I personally enjoyed Drag Me to Hell when I first saw it. I think a lot of people like myself were cheering for Christine’s demise because of how selfish of a character she turned out to be. It’s a strange dynamic, and one that’s kind of novel. Usually the protagonist of a story isn’t so unlikable (unless it’s by accident). It’s part of the reason why the film holds up as well as it does. The only thing that really spoils it is the poor CGI, which even in 2009, still looked bad. Otherwise, the practical special and make-up effects, as well as the performances themselves, are quite good. Like Sam Raimi’s previous work, Drag Me to Hell’s mix of comedy and horror is very well-blended, making for an enjoyable time at the movies.
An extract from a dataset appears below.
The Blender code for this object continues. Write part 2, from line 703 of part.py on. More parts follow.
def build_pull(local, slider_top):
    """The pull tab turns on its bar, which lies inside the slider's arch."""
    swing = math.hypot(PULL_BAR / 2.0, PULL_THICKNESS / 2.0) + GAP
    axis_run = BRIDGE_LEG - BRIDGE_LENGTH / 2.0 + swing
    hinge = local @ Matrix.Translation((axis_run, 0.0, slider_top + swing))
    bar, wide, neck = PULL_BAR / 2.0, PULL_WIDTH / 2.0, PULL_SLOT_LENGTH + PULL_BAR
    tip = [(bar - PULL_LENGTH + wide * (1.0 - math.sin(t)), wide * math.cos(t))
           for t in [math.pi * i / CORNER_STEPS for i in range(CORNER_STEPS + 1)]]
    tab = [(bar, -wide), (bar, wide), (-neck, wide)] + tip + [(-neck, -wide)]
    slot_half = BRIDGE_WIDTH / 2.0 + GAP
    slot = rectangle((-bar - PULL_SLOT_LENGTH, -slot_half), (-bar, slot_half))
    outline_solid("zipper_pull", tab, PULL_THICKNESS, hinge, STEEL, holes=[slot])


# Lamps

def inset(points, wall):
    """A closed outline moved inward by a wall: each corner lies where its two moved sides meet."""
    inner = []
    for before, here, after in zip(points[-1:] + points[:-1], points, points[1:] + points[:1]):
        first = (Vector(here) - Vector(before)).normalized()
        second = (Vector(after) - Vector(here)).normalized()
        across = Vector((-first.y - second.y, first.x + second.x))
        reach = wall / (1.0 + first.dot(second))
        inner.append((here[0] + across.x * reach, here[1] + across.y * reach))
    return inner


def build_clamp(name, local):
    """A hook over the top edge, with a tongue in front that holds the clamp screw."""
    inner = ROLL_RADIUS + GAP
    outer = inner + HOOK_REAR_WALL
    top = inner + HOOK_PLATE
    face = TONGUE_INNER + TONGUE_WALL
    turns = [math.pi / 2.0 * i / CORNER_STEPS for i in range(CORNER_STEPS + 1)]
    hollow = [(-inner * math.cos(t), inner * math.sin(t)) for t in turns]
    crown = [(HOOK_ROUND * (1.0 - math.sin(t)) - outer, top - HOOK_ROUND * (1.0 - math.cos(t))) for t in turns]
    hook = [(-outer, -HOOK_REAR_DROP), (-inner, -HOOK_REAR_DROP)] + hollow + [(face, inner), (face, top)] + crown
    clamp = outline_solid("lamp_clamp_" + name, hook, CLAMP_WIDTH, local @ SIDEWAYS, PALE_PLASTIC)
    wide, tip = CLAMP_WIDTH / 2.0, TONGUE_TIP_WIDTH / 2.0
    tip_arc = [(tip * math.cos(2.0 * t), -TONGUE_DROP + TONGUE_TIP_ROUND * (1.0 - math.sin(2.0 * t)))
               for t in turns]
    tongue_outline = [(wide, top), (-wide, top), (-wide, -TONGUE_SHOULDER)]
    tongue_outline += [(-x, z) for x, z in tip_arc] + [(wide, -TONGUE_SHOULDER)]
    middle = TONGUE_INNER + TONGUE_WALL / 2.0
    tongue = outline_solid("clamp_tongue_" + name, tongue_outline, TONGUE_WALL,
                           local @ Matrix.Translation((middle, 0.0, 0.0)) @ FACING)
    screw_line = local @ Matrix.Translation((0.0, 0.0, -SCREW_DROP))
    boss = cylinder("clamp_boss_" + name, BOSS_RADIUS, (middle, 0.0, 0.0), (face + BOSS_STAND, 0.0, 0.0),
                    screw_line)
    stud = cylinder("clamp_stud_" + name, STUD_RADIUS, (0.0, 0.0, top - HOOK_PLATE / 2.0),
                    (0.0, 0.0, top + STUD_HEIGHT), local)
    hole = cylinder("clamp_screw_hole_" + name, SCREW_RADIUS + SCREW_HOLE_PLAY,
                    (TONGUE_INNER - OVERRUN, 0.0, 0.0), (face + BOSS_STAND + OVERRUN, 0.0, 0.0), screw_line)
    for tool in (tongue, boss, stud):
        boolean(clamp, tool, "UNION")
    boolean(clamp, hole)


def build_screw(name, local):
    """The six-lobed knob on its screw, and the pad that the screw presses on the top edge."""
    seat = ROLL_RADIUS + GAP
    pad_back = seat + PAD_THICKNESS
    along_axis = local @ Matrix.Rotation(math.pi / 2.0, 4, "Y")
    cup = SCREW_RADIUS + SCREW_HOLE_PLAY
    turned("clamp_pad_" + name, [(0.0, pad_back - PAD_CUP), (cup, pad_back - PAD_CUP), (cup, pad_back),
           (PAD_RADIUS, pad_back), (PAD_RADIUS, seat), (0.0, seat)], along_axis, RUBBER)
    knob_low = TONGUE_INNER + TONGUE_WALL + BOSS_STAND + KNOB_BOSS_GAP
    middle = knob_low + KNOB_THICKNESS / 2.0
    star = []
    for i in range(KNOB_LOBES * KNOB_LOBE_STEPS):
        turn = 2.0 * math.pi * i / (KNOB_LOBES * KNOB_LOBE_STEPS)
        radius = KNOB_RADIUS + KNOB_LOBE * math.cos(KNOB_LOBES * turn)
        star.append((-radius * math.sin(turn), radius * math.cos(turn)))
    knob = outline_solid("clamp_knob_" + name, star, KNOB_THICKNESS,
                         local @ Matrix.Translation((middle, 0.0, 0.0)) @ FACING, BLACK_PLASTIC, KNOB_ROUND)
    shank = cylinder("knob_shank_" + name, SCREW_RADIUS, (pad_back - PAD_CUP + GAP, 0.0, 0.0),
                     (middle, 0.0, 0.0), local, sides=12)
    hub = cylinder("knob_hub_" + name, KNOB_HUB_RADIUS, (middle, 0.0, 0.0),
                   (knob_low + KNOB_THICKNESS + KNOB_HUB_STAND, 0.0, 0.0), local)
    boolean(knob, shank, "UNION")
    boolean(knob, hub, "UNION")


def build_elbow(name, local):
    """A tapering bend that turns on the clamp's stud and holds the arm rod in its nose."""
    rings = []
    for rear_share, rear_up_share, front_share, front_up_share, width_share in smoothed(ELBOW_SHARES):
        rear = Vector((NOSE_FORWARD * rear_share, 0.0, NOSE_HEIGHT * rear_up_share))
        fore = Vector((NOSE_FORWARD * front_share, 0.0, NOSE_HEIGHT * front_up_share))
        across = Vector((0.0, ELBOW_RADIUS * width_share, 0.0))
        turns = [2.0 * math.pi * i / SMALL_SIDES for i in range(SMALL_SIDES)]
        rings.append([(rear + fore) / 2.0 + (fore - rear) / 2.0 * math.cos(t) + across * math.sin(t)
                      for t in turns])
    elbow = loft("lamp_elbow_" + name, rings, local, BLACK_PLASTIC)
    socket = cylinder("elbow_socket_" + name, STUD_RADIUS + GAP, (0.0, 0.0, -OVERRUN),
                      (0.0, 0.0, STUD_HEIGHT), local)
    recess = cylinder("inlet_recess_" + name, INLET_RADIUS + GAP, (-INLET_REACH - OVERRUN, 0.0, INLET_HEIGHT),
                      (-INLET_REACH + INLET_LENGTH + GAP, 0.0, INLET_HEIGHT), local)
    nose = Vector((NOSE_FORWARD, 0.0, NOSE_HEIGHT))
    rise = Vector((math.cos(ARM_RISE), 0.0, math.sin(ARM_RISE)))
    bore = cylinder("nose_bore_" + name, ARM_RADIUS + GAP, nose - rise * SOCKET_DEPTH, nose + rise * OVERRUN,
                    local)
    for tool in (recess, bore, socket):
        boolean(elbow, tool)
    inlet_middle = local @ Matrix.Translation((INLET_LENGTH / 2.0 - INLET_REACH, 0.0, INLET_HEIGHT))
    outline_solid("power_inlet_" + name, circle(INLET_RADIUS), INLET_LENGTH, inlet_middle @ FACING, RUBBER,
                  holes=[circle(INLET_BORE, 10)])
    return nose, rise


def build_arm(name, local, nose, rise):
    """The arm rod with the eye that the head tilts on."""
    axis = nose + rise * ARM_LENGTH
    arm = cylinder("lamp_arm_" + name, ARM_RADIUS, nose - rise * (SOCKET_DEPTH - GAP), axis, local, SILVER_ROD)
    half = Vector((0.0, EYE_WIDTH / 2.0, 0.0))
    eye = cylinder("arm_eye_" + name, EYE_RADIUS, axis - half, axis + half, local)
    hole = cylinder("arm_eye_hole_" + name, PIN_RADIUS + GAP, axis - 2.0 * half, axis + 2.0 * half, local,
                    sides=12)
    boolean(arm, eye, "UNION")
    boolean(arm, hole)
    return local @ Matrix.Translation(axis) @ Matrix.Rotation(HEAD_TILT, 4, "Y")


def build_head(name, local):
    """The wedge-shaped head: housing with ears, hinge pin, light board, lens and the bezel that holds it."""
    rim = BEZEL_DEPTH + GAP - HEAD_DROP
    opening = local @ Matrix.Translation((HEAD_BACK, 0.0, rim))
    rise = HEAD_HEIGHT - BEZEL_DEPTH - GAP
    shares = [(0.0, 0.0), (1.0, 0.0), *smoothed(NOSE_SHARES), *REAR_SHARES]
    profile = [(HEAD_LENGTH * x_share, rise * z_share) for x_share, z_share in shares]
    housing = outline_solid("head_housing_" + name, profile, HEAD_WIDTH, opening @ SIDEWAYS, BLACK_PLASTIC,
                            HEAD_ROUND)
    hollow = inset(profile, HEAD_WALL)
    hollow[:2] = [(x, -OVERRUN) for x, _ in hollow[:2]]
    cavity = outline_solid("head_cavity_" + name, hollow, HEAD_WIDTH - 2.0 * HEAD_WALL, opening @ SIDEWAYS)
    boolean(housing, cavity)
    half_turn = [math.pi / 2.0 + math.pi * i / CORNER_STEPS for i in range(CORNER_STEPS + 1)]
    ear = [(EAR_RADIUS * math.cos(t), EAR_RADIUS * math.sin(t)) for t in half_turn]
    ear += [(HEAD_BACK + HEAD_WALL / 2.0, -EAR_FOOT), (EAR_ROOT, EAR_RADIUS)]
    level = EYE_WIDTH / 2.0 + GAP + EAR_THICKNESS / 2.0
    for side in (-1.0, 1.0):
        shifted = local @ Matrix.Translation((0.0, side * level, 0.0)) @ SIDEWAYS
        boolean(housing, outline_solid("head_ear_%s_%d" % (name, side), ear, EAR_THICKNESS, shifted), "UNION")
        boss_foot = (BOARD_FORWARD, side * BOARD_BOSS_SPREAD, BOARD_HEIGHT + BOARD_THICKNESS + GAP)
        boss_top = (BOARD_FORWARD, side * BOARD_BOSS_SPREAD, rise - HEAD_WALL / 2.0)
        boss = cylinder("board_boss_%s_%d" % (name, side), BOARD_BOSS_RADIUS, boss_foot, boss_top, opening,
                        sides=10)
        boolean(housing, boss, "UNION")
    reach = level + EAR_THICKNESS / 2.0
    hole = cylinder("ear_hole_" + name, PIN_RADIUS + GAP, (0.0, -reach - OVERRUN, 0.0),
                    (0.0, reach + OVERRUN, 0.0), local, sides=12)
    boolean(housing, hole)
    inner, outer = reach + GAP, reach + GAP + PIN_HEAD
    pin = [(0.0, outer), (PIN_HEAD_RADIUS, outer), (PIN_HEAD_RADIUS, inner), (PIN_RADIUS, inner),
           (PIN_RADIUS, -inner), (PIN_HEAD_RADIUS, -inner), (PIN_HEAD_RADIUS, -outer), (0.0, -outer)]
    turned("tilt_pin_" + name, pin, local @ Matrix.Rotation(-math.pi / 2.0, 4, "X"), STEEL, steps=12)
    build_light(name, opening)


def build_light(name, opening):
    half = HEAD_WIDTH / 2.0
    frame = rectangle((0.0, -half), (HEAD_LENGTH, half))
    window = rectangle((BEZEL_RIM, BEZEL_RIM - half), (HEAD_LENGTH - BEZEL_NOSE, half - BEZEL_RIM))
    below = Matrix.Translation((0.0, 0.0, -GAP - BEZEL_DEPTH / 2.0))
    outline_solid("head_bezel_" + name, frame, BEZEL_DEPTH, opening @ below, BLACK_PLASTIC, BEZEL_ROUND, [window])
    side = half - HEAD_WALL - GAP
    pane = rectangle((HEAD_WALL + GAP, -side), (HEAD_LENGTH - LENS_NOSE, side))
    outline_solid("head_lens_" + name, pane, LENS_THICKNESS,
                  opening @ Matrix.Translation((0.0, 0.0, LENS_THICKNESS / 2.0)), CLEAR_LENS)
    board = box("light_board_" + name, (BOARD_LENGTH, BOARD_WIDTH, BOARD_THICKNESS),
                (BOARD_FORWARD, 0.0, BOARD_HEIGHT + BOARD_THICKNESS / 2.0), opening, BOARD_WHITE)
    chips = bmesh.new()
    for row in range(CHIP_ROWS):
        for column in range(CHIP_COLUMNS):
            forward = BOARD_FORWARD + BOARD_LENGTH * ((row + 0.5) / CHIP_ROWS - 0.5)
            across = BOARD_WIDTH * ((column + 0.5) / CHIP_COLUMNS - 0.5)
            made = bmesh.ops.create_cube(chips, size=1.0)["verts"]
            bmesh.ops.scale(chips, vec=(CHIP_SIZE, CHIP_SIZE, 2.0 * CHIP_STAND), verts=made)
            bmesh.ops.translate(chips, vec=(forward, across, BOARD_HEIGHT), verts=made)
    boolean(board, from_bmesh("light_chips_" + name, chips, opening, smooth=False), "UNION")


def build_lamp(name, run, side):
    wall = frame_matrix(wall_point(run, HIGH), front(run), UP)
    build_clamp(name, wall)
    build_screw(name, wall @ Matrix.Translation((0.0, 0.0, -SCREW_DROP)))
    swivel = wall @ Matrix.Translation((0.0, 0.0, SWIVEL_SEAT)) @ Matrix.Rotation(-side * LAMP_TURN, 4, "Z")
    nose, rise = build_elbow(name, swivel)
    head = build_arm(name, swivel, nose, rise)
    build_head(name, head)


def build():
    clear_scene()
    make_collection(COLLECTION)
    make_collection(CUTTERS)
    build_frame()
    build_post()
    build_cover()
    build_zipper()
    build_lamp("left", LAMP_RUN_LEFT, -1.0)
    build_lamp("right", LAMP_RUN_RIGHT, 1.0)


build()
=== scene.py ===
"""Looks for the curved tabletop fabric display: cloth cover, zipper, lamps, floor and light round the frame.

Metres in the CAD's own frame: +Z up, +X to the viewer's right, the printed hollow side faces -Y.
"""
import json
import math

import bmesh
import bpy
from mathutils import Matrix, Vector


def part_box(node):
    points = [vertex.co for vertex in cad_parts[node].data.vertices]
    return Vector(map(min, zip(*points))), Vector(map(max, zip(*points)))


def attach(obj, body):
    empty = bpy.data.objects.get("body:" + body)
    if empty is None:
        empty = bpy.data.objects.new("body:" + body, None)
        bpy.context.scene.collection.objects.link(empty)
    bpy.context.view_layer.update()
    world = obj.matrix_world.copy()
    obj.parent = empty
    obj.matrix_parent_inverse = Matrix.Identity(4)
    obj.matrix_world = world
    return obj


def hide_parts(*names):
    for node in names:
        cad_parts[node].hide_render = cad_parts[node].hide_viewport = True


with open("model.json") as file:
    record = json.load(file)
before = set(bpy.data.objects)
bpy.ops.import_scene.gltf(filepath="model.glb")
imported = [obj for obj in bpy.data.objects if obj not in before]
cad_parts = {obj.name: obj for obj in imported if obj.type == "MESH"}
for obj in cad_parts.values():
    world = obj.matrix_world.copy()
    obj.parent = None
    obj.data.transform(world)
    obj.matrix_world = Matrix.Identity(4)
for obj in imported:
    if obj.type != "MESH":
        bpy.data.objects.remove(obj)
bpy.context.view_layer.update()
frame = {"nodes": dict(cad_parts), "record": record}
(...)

Drag Me to Hell has been available for several years on Blu-ray now with excellent A/V quality already, but Scream Factory’s Collector’s Edition release of the film, which comes armed with both the theatrical and unrated versions of the film, contains brand new transfers taken from the film’s 2K digital intermediate. These new transfers are equal if not slightly better than their 2009 Blu-ray counterpart. Every aspect is a home run, including depth, detail, saturation (albeit stylized), blacks, shadow detail, contrast, and brightness. I also didn’t notice any encoding problems, nor was there any evidence of noise removal or edge enhancement. It’s a gorgeous presentation. The audio is also virtually perfect, which is presented in both English 5.1 and 2.0 DTS-HD with optional English SDH subtitles. The 5.1 track is booming and active, featuring abundant speaker to speaker activity, crystal-clear dialogue reproduction, aggressive sound effects and ambient activity, and plenty of breathing room for Christopher Young’s excellent musical score.
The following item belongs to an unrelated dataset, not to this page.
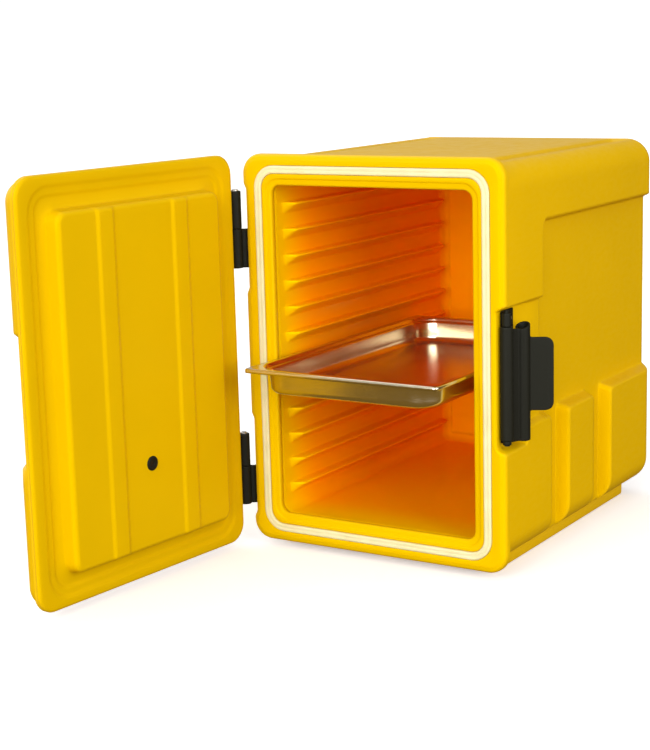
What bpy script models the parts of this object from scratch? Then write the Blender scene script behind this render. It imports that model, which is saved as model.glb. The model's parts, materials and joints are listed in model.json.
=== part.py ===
"""Insulated food carrier: a front-loading double-walled box with a hinged door and one pan.

Row frame: +X to the right, -Y to the front (the door side), +Z up.  The origin is the middle
of the centre skid's underside, so the carrier stands on Z = 0.  Lengths are in metres.
The door and the latch lever are drawn where they are when shut, then turned on their pivots.
"""
import math

import bmesh
import bpy
from mathutils import Matrix, Vector

# Overall form
WIDTH = 0.440
DEPTH = 0.576
FRAME_HEIGHT = 0.602
FRAME_BASE = 0.010          # underside of the front frame above the floor
FRAME_DEPTH = 0.014
GAP = 0.0003                # air between neighbouring pieces

LEFT, RIGHT = -WIDTH / 2, WIDTH / 2
FRONT, REAR = -DEPTH / 2, DEPTH / 2
FRAME_MID = FRAME_BASE + FRAME_HEIGHT / 2
CARCASS_FRONT = FRONT + FRAME_DEPTH + GAP
CARCASS_BOTTOM = FRAME_BASE + 0.015
CARCASS_TOP = FRAME_BASE + 0.594
CARCASS_RADIUS = 0.038
OUTER_WALL = 0.005
LINER_WALL = 0.003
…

This release also carries over all of the film’s previous extras and adds a few new ones into the mix as well. On Disc One, which includes the theatrical version of the film, there are 35 minutes worth of production diaries shot during the making of the film. They feature various pieces of behind-the-scenes footage and interviews with the cast and crew, including director Sam Raimi, actors Allison Lohman, Justin Long, David Paymer, Dileep Rao, Lorna Raver, special makeup effects supervisor Greg Nicotero, and director of photography Peter Deming, among others. Also included from the film’s U.K. Blu-ray release is 33 minutes of vintage interviews with Sam Raimi, Alison Lohman, and Justin Long, all of which are basically EPK material. Newly-included are the film’s 2 TV spots, as well as its original theatrical trailer, all of which is in SD. On Disc Two, which contains the unrated version of the film, there are four new items of interest. First is To Hell and Back: A Conversation with Alison Lohman, in which she talks about her experiences making the film and working with Sam Raimi. There’s also Curses!: Lorna Raver talks Drag Me to Hell, which is the most enlightening of the new interviews presented here. The actress talks about how much fun she had making the movie, revealing herself to be the total opposite of the character she played. Next is Hitting All the Right Notes: Christopher Young and the Music of Drag Me to Hell, in which the composer tells of his long-time desire to work with Sam Raimi and the music he created for the film. Last but not least is a brief animated still gallery.

It had been nearly nine years since I had last seen Drag Me to Hell, and I’m glad that I waited so long to revisit it. It’s a fun comedy horror film, the kind that (sadly) we’re not getting too many of anymore as horror is in a very serious place these days. Although Sam Raimi has yet to return to the genre (at least in movie form), one can only hope that he eventually does and releases something that’s equal if not better to Drag Me to Hell. Between the A/V quality and the great extras, Scream Factory’s Collector’s Edition Blu-ray release of the film is not one to be missed.